### What is asked
All lines from the one with "the bare strip" through the one with "obj.matrix_world = Matrix.Identity(4)", and only those, are to be reproduced exactly, both ends included.

### Data section
________________________________________

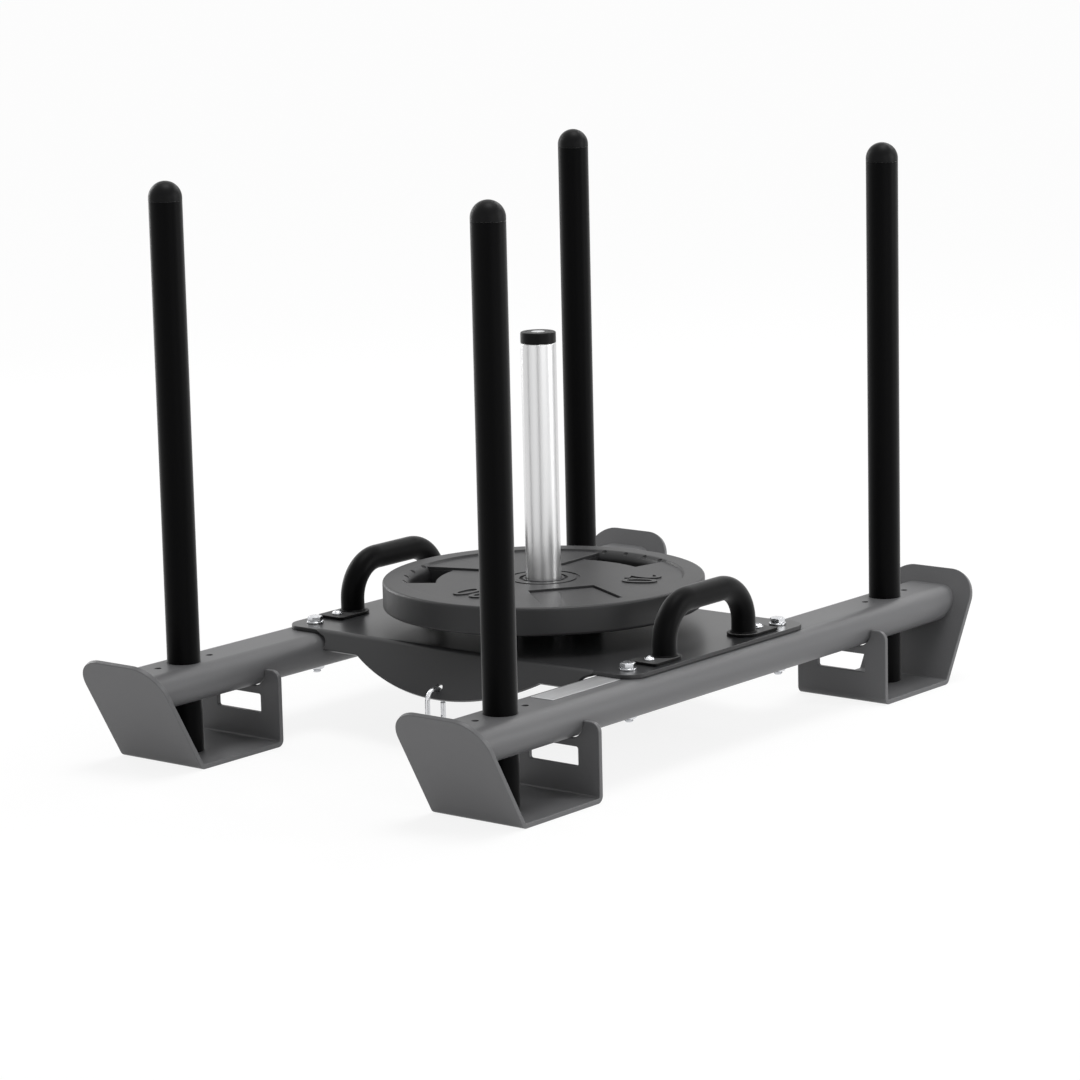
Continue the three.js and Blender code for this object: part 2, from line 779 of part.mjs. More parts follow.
// Gate rod, forked round the lug at its foot
function makeCarabinerGate() {
  const tip = loopTopZ - carabinerNoseDrop - gateTipGap;
  const slotHalf = hingeLugThickness / 2 + gateSideGap;
  const foot = pinZ - wireRadius;
  const stem = rodAt(0, gateY, wireRadius, foot, tip, smallStep);
  const rounded = upright([
    ...arcPoints(gateY, pinZ, wireRadius, Math.PI, fullTurn, smallStep),
    point(gateY + wireRadius, tip), point(gateY - wireRadius, tip),
  ], 2 * carabinerWire);
  const slot = upright([
    point(gateY - carabinerWire, foot - cutOverrun), point(gateY + carabinerWire, foot - cutOverrun),
    point(gateY + carabinerWire, pinZ + wireRadius), point(gateY - carabinerWire, pinZ + wireRadius),
  ], 2 * slotHalf);
  return stem.intersect(rounded).subtract(slot)
    .subtract(pinHole(hingePinDiameter / 2 + hingePinPlay));
}

function makeGatePin() {
  return upright(circlePoints(hingePinDiameter / 2, smallStep, gateY, pinZ), carabinerWire);
}

function makeLabel() {
  const flatEdge = railX - (railWidth - railHeight) / 2;
  const low = railTop + seatGap;
  const outline = boxPoints(labelWidth / 2, -labelLength / 2, labelLength / 2, labelCorner);
  return pulledUp(outline, low, low + labelThickness).translate([
    flatEdge + labelInset + labelWidth / 2, -deckLength / 2 - labelGap - labelLength / 2, 0]);
}

// Finishes
const finishes = {
  greyCoat: { color: 0x66676a, roughness: 0.5, metalness: 0.3 },
  blackCoat: { color: 0x141416, roughness: 0.4, metalness: 0.2 },
  deckCoat: { color: 0x2c2d2f, roughness: 0.35, metalness: 0.3 },
  blackPlastic: { color: 0x121213, roughness: 0.5, metalness: 0 },
  rubber: { color: 0x3a3b3d, roughness: 0.6, metalness: 0 },
  bumperRubber: { color: 0x0f0f10, roughness: 0.8, metalness: 0 },
  pegSteel: { color: 0xd8d9dc, roughness: 0.3, metalness: 1 },
  hubSteel: { color: 0x8a8b8e, roughness: 0.4, metalness: 1 },
  zinc: { color: 0xc4c6ca, roughness: 0.3, metalness: 1 },
  chrome: { color: 0xdfe1e4, roughness: 0.12, metalness: 1 },
  labelSilver: { color: 0xb4b5b8, roughness: 0.4, metalness: 0.8 },
};

const sled = new THREE.Group();

function place(group, name, geometry, finish, x = 0, y = 0, turn = 0) {
  const mesh = new THREE.Mesh(geometry, new THREE.MeshStandardMaterial(finishes[finish]));
  mesh.name = name;
  mesh.position.set(x, y, 0);
  mesh.rotation.z = turn;
  group.add(mesh);
}

const ends = [{ end: 'front', side: -1, turn: Math.PI }, { end: 'rear', side: 1, turn: 0 }];
const hands = [{ hand: 'left', way: -1 }, { hand: 'right', way: 1 }];

// One side of the sled: its rail and all that the rail carries
const railGeometry = geometryOf(makeRail());
const skidGeometry = geometryOf(makeSkid());
const postGeometry = geometryOf(makePost());
const postCapGeometry = geometryOf(makePostCap());
const handleGeometry = geometryOf(makeHandle());
const footGeometry = geometryOf(makeFoot());
const footBoltGeometry = geometryOf(makeFootBolt());
const frameBoltGeometry = geometryOf(makeFrameBolt());
const frameWasherGeometry = geometryOf(makeFrameWasher());
const frameNutGeometry = geometryOf(makeFrameNut());
const crushTubeGeometry = geometryOf(makeCrushTube());

for (const { hand, way } of hands) {
  const half = new THREE.Group();
  half.position.x = way * railX;
  place(half, `rail_${hand}`, railGeometry, 'greyCoat');
  place(half, `handle_${hand}`, handleGeometry, 'blackCoat');
  for (const { end, side, turn } of ends) {
    const spot = `${end}_${hand}`;
    place(half, `skid_${spot}`, skidGeometry, 'greyCoat', 0, 0, turn);
    place(half, `post_${spot}`, postGeometry, 'blackCoat', 0, side * postY);
    place(half, `post_cap_${spot}`, postCapGeometry, 'blackPlastic', 0, side * postY);
    place(half, `handle_foot_${spot}`, footGeometry, 'blackCoat', 0, 0, turn);
    place(half, `foot_bolt_${spot}`, footBoltGeometry, 'zinc', 0, side * footBoltY);
    place(half, `frame_bolt_${spot}`, frameBoltGeometry, 'zinc', 0, side * frameBoltY);
    place(half, `frame_washer_${spot}`, frameWasherGeometry, 'zinc', 0, side * frameBoltY);
    place(half, `frame_nut_${spot}`, frameNutGeometry, 'zinc', 0, side * frameBoltY);
    place(half, `crush_tube_${spot}`, crushTubeGeometry, 'zinc', 0, side * frameBoltY);
  }
  sled.add(half);
}

// Deck, peg, bumpers and weight disc
place(sled, 'deck_plate', geometryOf(makeDeck()), 'deckCoat');
place(sled, 'peg_tube', geometryOf(makePegTube()), 'pegSteel');
place(sled, 'peg_plug', geometryOf(makePegPlug()), 'zinc');
place(sled, 'peg_cap', geometryOf(makePegCap()), 'blackPlastic');
place(sled, 'peg_bolt', geometryOf(makePegBolt()), 'zinc');
place(sled, 'peg_washer', geometryOf(makePegWasher()), 'zinc');
const bumperGeometry = geometryOf(makeBumper());
bumperPlaces().forEach(({ x, y }, i) => {
  place(sled, `bumper_${i + 1}`, bumperGeometry, 'bumperRubber', x, y);
});
place(sled, 'weight_disc', geometryOf(makeDisc()), 'rubber');
place(sled, 'disc_hub', geometryOf(makeHub()), 'hubSteel');

// Tow carabiner and the bare strip
place(sled, 'carabiner_body', geometryOf(makeCarabinerBody()), 'chrome');
place(sled, 'carabiner_gate', geometryOf(makeCarabinerGate()), 'chrome');
place(sled, 'gate_pin', geometryOf(makeGatePin()), 'chrome');
place(sled, 'label_plate', geometryOf(makeLabel()), 'labelSilver');

export default sled;
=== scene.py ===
import math

import bmesh
import bpy
from mathutils import Matrix, Vector


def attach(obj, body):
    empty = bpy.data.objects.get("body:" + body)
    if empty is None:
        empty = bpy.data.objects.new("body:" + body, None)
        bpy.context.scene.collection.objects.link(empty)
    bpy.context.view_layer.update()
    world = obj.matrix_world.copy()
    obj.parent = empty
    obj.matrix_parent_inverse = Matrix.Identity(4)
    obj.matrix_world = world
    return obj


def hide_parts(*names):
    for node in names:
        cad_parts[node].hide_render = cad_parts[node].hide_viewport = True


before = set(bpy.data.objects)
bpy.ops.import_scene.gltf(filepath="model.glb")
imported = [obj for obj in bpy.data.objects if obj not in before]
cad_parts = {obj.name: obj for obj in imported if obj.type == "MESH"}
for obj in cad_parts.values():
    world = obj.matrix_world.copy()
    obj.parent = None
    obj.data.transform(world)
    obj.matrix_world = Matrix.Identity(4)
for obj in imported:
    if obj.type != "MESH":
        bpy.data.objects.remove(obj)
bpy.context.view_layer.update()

mm = 0.001
quarter = math.pi / 2
scene = bpy.context.scene
print("frame loaded:", len(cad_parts), "nodes")


def newObject(name, data):
    obj = bpy.data.objects.new(name, data)
    scene.collection.objects.link(obj)
    return obj


# Camera at the photograph's viewing angle
camera = {"place": (3.3993, -4.2190, 1.2818), "yaw": 38.9, "pitch": 10.69, "roll": -1.32, "lens": 130.24}


def addCamera(s):
    yaw, pitch, roll = (math.radians(s[key]) for key in ("yaw", "pitch", "roll"))
    forward = Vector((-math.sin(yaw) * math.cos(pitch), math.cos(yaw) * math.cos(pitch), -math.sin(pitch)))
    level = Vector((math.cos(yaw), math.sin(yaw), 0))
    up = level.cross(forward)
    right = level * math.cos(roll) + up * math.sin(roll)
    top = up * math.cos(roll) - level * math.sin(roll)
    data = bpy.data.cameras.new("camera")
    data.lens = s["lens"]
    data.sensor_width = 36
    data.clip_end = 60
    obj = newObject("camera", data)
    turned = Matrix((right, top, -forward)).transposed().to_4x4()
    obj.matrix_world = Matrix.Translation(s["place"]) @ turned
    scene.camera = obj


addCamera(camera)


# Lamps: wide light from overhead, a weak key before the tow end, a fill from the right, a strip on either
# side, and one high behind for the soft band of the rails
lamps = [
    {"name": "overhead", "place": (0.2, 0.3, 3.0), "aim": (0, 0, 0), "spread": 30, "power": 1.5},
    {"name": "frontKey", "place": (0.6, -4.4, 1.1), "aim": (0, 0, 0.2), "size": (2.6, 2.0), "power": 8},
    {"name": "sideFill", "place": (4.0, -1.5, 1.2), "aim": (0, 0, 0.2), "size": (2.6, 2.0), "power": 26},
    {"name": "rightStrip", "place": (3.6, 1.9, 1.3), "aim": (0, 0, 0.4), "size": (0.8, 2.4), "power": 60},
    {"name": "leftStrip", "place": (-3.4, 0.4, 1.3), "aim": (0, 0, 0.4), "size": (0.5, 2.4), "power": 30},
    {"name": "rearStrip", "place": (0.3, 3.4, 2.9), "aim": (0, 0, 0.1), "size": (3.4, 0.5), "power": 35},
]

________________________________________

### Response for this exercise
// Tow carabiner and the bare strip
place(sled, 'carabiner_body', geometryOf(makeCarabinerBody()), 'chrome');
place(sled, 'carabiner_gate', geometryOf(makeCarabinerGate()), 'chrome');
place(sled, 'gate_pin', geometryOf(makeGatePin()), 'chrome');
place(sled, 'label_plate', geometryOf(makeLabel()), 'labelSilver');

export default sled;
=== scene.py ===
import math

import bmesh
import bpy
from mathutils import Matrix, Vector


def attach(obj, body):
    empty = bpy.data.objects.get("body:" + body)
    if empty is None:
        empty = bpy.data.objects.new("body:" + body, None)
        bpy.context.scene.collection.objects.link(empty)
    bpy.context.view_layer.update()
    world = obj.matrix_world.copy()
    obj.parent = empty
    obj.matrix_parent_inverse = Matrix.Identity(4)
    obj.matrix_world = world
    return obj


def hide_parts(*names):
    for node in names:
        cad_parts[node].hide_render = cad_parts[node].hide_viewport = True


before = set(bpy.data.objects)
bpy.ops.import_scene.gltf(filepath="model.glb")
imported = [obj for obj in bpy.data.objects if obj not in before]
cad_parts = {obj.name: obj for obj in imported if obj.type == "MESH"}
for obj in cad_parts.values():
    world = obj.matrix_world.copy()
    obj.parent = None
    obj.data.transform(world)
    obj.matrix_world = Matrix.Identity(4)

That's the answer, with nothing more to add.